▶ **Information supplied**
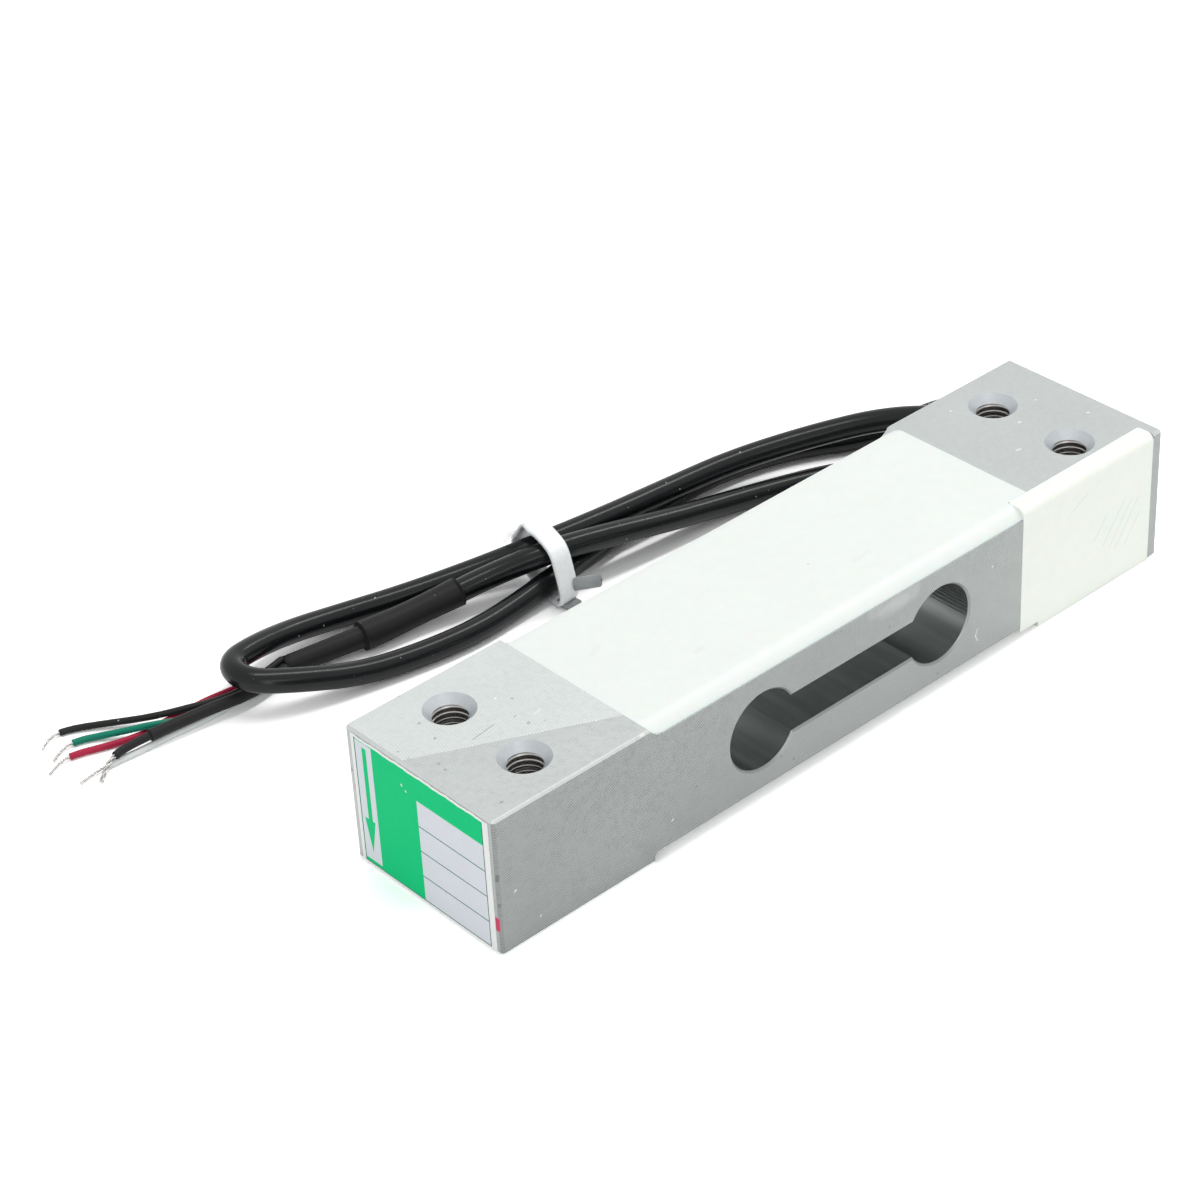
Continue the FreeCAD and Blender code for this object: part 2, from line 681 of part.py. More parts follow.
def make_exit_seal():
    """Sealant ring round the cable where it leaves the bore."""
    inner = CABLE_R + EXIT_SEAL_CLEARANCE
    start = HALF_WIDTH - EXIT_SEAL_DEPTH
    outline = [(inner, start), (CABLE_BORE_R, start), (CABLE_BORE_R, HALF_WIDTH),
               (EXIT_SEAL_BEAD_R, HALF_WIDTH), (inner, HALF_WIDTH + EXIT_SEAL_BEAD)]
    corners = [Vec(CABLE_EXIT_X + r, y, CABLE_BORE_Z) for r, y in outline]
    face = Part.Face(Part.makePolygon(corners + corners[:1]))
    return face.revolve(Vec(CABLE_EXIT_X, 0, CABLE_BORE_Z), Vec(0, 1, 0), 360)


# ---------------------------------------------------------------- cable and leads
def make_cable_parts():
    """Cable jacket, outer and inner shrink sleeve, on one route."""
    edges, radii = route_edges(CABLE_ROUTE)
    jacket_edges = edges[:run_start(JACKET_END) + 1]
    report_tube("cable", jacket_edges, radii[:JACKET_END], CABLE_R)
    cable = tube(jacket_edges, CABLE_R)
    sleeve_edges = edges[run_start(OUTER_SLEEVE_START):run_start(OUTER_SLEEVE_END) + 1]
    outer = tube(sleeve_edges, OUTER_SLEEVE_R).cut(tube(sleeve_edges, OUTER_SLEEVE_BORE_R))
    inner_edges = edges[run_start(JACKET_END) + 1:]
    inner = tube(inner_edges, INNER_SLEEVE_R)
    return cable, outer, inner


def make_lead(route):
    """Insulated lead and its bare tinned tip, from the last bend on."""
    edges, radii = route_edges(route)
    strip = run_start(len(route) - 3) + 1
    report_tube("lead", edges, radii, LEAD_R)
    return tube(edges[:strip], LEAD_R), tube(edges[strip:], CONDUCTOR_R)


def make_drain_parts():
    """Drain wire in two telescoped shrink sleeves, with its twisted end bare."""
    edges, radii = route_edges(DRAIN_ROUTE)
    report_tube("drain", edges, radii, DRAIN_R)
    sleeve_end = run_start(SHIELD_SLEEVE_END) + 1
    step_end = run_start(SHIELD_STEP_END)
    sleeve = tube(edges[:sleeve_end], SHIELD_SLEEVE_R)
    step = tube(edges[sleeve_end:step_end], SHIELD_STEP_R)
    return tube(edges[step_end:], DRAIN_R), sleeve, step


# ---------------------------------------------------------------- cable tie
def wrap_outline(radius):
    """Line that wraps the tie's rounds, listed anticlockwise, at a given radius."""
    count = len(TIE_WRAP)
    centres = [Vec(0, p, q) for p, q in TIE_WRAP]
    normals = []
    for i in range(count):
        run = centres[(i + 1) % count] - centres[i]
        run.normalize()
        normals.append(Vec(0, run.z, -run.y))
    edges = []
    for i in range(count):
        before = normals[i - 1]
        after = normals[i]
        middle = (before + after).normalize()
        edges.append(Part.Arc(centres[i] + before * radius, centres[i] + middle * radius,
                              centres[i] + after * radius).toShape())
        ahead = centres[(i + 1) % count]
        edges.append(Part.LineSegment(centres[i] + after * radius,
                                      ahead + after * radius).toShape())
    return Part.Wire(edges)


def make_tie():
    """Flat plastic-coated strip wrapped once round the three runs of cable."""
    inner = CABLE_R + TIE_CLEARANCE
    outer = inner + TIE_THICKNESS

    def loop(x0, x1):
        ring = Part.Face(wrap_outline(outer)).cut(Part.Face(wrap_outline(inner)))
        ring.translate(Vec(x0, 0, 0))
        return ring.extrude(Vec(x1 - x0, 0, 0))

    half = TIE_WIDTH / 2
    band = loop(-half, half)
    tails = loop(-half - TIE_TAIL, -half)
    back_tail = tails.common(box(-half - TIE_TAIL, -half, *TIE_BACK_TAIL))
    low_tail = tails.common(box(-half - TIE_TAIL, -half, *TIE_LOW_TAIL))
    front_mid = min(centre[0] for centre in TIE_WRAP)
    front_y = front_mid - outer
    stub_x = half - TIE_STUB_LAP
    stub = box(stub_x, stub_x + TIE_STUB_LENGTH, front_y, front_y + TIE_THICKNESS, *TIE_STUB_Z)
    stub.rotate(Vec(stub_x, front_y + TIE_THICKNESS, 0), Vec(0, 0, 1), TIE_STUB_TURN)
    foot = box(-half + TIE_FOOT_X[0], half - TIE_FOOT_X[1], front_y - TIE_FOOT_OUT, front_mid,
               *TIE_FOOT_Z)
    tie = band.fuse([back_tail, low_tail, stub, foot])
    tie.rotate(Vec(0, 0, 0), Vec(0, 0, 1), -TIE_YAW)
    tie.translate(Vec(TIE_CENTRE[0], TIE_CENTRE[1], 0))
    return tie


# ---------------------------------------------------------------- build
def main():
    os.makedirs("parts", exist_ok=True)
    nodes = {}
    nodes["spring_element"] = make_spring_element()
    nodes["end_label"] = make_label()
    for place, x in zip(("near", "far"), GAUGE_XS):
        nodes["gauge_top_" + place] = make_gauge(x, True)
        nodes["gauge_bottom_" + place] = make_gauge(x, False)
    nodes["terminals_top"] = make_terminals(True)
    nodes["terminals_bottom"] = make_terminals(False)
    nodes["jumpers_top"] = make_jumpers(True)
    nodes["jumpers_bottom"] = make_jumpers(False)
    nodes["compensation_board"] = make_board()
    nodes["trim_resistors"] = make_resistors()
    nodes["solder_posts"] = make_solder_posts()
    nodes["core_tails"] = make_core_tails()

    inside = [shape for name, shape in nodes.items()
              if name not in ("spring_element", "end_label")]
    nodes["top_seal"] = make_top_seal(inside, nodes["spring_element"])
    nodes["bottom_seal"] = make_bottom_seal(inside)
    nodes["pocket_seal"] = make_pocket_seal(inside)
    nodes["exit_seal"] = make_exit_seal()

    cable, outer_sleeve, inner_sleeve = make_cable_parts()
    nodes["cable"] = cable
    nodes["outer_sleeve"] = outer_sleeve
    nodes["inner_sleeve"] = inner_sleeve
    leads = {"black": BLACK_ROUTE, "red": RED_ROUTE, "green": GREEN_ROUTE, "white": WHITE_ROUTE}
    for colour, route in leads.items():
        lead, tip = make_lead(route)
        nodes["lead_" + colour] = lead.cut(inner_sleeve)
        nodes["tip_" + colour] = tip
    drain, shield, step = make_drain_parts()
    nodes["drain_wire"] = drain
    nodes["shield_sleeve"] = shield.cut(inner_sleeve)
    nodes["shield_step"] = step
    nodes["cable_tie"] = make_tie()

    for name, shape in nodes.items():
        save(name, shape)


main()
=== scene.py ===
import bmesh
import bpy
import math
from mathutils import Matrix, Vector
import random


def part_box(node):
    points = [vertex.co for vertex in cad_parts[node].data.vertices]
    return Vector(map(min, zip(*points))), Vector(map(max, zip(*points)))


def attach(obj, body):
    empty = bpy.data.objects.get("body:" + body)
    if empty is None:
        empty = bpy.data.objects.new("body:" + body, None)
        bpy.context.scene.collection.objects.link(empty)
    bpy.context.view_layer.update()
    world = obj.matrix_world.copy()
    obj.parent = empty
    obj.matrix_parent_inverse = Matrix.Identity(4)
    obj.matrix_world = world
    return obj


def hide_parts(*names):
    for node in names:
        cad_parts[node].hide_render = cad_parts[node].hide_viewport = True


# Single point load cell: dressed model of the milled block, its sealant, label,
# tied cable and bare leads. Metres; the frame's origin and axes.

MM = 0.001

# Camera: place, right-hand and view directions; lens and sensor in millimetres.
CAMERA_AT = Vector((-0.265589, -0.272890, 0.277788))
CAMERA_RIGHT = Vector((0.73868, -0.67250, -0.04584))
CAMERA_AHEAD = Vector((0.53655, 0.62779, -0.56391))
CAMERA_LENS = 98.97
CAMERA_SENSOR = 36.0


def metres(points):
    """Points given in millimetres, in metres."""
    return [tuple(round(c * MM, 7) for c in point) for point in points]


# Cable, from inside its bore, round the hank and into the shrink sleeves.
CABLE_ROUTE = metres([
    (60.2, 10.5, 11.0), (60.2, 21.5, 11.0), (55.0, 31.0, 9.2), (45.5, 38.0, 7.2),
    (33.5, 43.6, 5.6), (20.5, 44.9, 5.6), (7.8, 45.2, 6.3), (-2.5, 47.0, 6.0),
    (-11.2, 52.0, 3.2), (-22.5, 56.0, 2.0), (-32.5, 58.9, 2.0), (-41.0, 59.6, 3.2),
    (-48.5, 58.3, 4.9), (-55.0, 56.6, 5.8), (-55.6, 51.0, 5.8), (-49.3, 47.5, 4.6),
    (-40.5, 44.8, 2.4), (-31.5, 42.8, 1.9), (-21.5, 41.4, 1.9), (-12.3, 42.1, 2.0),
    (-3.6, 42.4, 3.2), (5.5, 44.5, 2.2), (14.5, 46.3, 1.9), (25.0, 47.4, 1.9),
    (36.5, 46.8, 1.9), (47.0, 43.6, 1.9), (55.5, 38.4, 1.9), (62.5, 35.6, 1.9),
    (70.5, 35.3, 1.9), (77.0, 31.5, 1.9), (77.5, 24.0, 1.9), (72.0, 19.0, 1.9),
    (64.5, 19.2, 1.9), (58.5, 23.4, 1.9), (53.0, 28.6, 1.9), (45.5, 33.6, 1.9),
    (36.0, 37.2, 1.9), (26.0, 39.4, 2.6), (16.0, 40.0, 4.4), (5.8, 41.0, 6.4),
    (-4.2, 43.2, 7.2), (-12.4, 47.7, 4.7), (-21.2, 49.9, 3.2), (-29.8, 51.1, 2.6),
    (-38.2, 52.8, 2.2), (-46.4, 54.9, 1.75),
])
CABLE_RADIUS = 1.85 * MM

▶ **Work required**
Search the data for the string "body". List each line that has it.

▶ **Exercise result**
def attach(obj, body):
    empty = bpy.data.objects.get("body:" + body)
        empty = bpy.data.objects.new("body:" + body, None)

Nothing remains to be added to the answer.